Keeping the dream alive is why Texas booms and busts. The price of allowing occasional immense wealth (no state income tax for example) is a state that relies upon property taxes and consumption taxes, which then vanish in slow times. The price of keeping the dream of grandiose wealth alive is a state that punishes poverty as a crime, namely the failure to get rich. Whenever money flows, it flows mostly into a few pockets. And when it doesn’t it mostly doesn’t flow out of those pockets.

The result is a whipsaw economy. It is quite active, but never really grows very much, because every expansion is followed by a nearly equal contraction.
I tell you all this because this is where the nation is heading. America is becoming Texas, which I do not mean in the flattering sense. Since the president was governor of that state, this is not purely accidental.
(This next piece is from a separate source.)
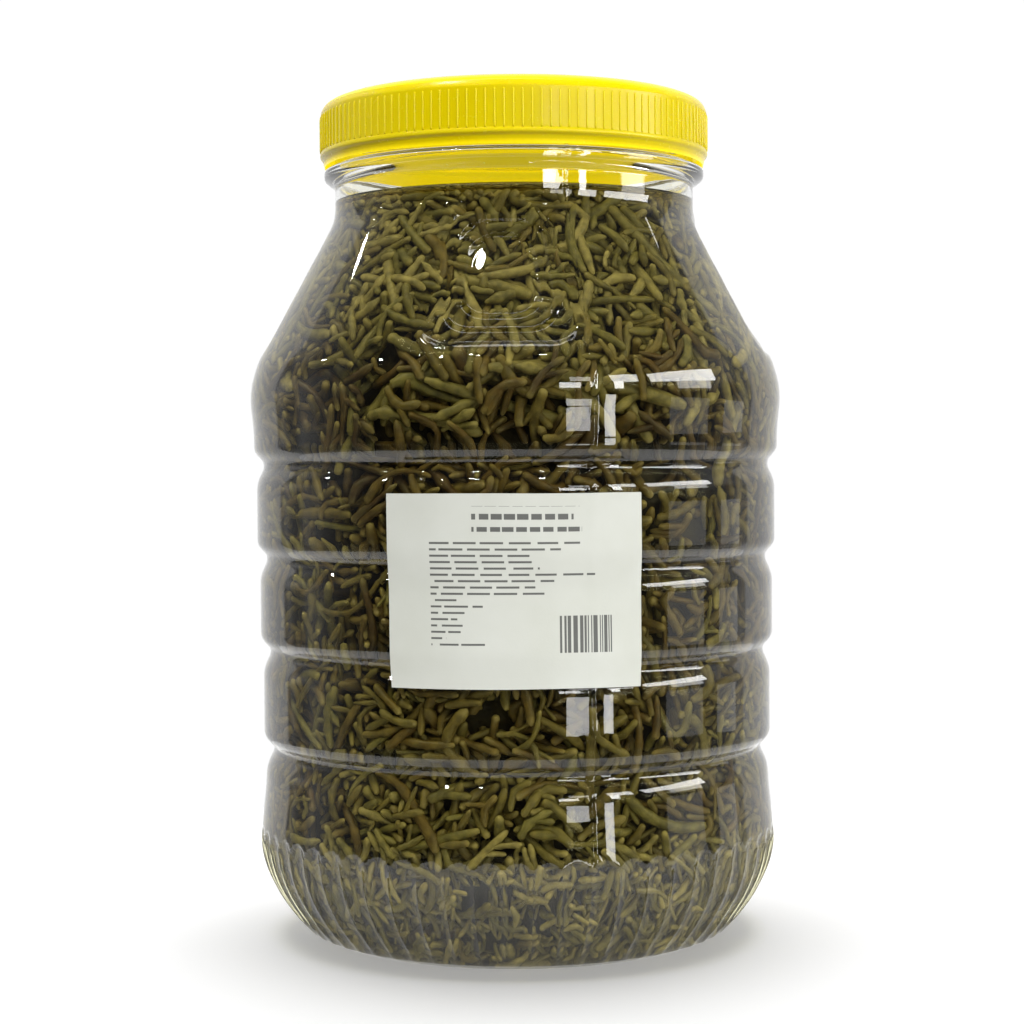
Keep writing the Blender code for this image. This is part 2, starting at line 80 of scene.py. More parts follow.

But I am not disposed to conspiracy thinking, so let’s leave that one alone.

What I am saying is that a wild west economic policy, one where rules are few and far between, is not healthy. For every creative advance there is at least one charlatan and rogue. For every great new idea there is at least one catastrophic failure. It may produce booms but it also produces busts and in the long run that weakens rather than strengthens a society.

They key to healthy economic growth for the country is what we have been told to do as individuals. - Invest in solid companies. – Look for slow steady growth. – Change course rarely and reluctantly. – Do not speculate or churn your holdings. - Keep investing at the same rate, through good times and bad.

How does that turn into national policy? Well, healthy economic policy would spend money on education and healthcare so workers could be better workers. Boring but effective.

It would favor businesses that are part of their communities, serving them as well as themselves, for these tend to make real money a lot longer than bubble firms like Enron.

It would realize that the economy is many sectors, each affecting the other, and thus to change one will affect the others, so do it slowly. Business needs stability to thrive.

Likewise, it would not put all its eggs in the stock market basket, or some other industry, or hand out favors or incentives to some because that would affect all those around them

And it would not lower taxes in good times but see this as the price we pay for success, and use that good fortune to ease the inevitable recession, thus making the next recovery sooner and better.

These are the rules I use. I am not rich, but I have moved ahead overall. My bills are paid, and my debts are few. Most of you do the same. So why is this so hard for us as a nation? I am not sure, but I suspect it has something to do with a tortoise and a hare.

2 comments:

CeeJay said...

Makes good sense. But Congress is not elected by logical minds. They are elected through emotional appeals, unfortunately.

Revwilly said...

CeeJay, where is your proof that most voters are illogical? I would not consider myself as one who votes for a certain candidate because of any emotional appeal and I really can't say I know anyone who does. Is your mind a logical mind? Are you one of a few? Broad and sweeping generalizations such as the one you are making tell me that you might be subject to emotional appeals, because your statement is certainly not based on logic.